04/08/2011 - 04:00 am

Demag Cranes Receives Another Order for Floating Cranes

Gottwald Port Technology GmbH (Gottwald), a subsidiary of Demag Cranes AG, has been awarded a contract to supply two more floating cranes to St. James Stevedoring Partners, Llc, in Louisiana. The cranes will begin service on the Mississippi River this fall. St. James Stevedoring already operates six Gottwald floating cranes. Instead of the conventional rubber-tired chassis that mobile harbor Cranes are usually installed on, the floating cranes are mounted on barges.

“With our two new Gottwald floating cranes, we aim to achieve a flexible increase in our cargo-handling capacities and usefully extend our existing logistics,” said Paul E. Morton, St. James Stevedoring president. “Our customers expect rapid handling of their cargo despite increasing volumes. This goal can only be achieved with high-end cranes, handling rates, and reliability.”

Thomas H. Hagen, member of the management board of Demag Cranes AG and COO, said, “Thanks to their high performance and versatility, our floating cranes are becoming more and more established in the market, as shown again by the follow-up order received from St. James.”

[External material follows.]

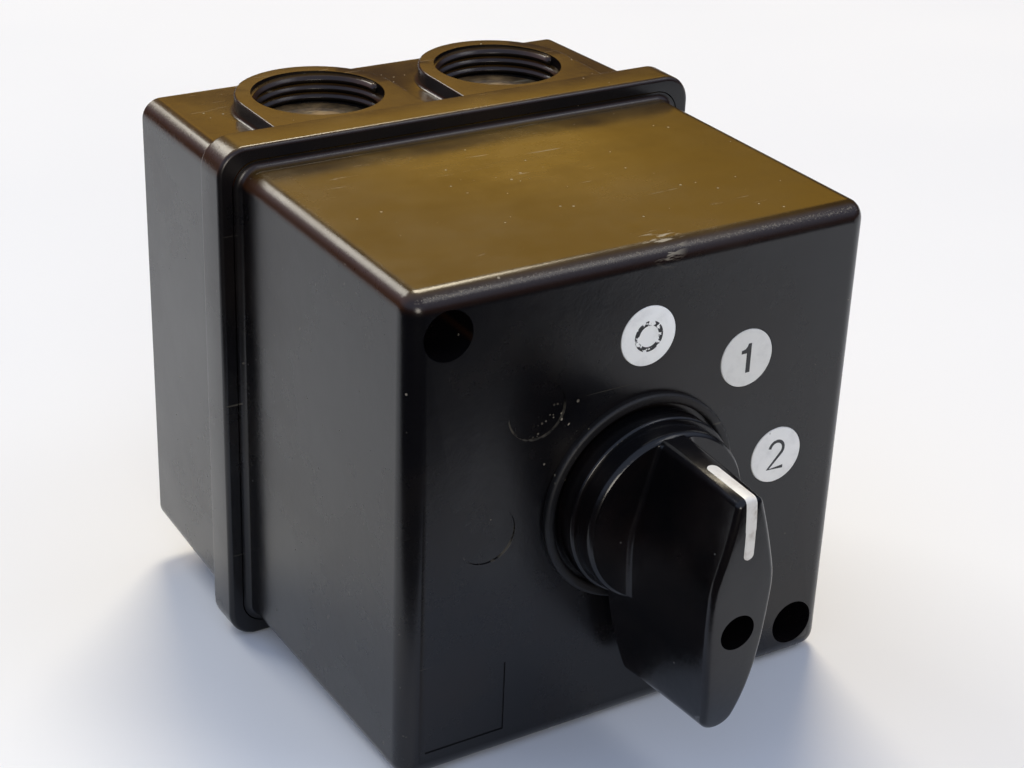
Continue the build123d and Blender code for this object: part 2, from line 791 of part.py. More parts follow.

St. James Stevedoring, Convent, La., with six mid-stream buoys served by Gottwald floating cranes ranging from just outside of New Orleans International Airport up to the Lower Mississippi River, aims to extend its handling capacity in its mid-stream operation. The two Model 8 variant G HPK 8400 B floating canes will be added to the existing fleet, and are intended to make the transhipment of bulk goods including ores, coal, cereals and fertilizers from larger vessels, up to Baby-Capesize, to barges, even more efficient.

Demag Cranes Group subsidiary Gottwald Port Technology  supplied the customer’s first floating crane, an HPK 330 EG, in 2004, where it has since been in service for more than 42,000 hours of operation. It was the first crane of its kind to be developed in close cooperation with the customer.

The two G HPK 8400 B built for St. James Stevedoring are the first Gottwald floating cranes that can handle heavy loads weighing up to 100 tonnes. For handling bulk goods, they have the highest-performance 63-tonne grab curve that Demag Cranes has installed on a foating Crane until now. In crane classification A8, this enables them to have a radius of up to 37 metres, and even up to 39 metres in A7.

Depending on operating conditions, the G HPK 8400 B cranes can each handle up to 1,850 tonnes of bulk material per hour. This makes them the largest and highest-performing floating cranes of their kind on the lower Mississippi River.

Featuring a new technology, they are also fitted direct with a verifiable weighing system, far more precise than conventional load measuring solutions on cranes. It can be integrated into the handling process more easily than external weighing systems. “Thanks to this innovation, in future we will be able to offer our customers complete transparency with reference to the transhipped goods,” said Morton.

The new system has been approved for use as a verifiable solution in the European Union. Regardless of the immediately useful transparency benefit provided by the system, St. James Stevedoring is also submitting it for corresponding certification with the U.S. testing authority. There are also plans for an officially approved crane weighing system specially designed for cereals to replace today’s weighing solutions with chutes mounted on barges.

Floating cranes such as the Model 8 variant G HPK 8400 B also meet the increasing Green Port efforts being pursued by port and terminal operators. The diesel-electric drive concept typically employed by Gottwald offers good efficiency, which pays off in terms of low fuel consumption and minimized exhaust emissions. New types of dynamic brake resistors also provide for optimized energy management in the cranes, resulting in savings of up to 15.2 percent (achieved under specific deployment conditions and based on experience gained from operating a Gottwald Generation 5 crane over a period of more than one year).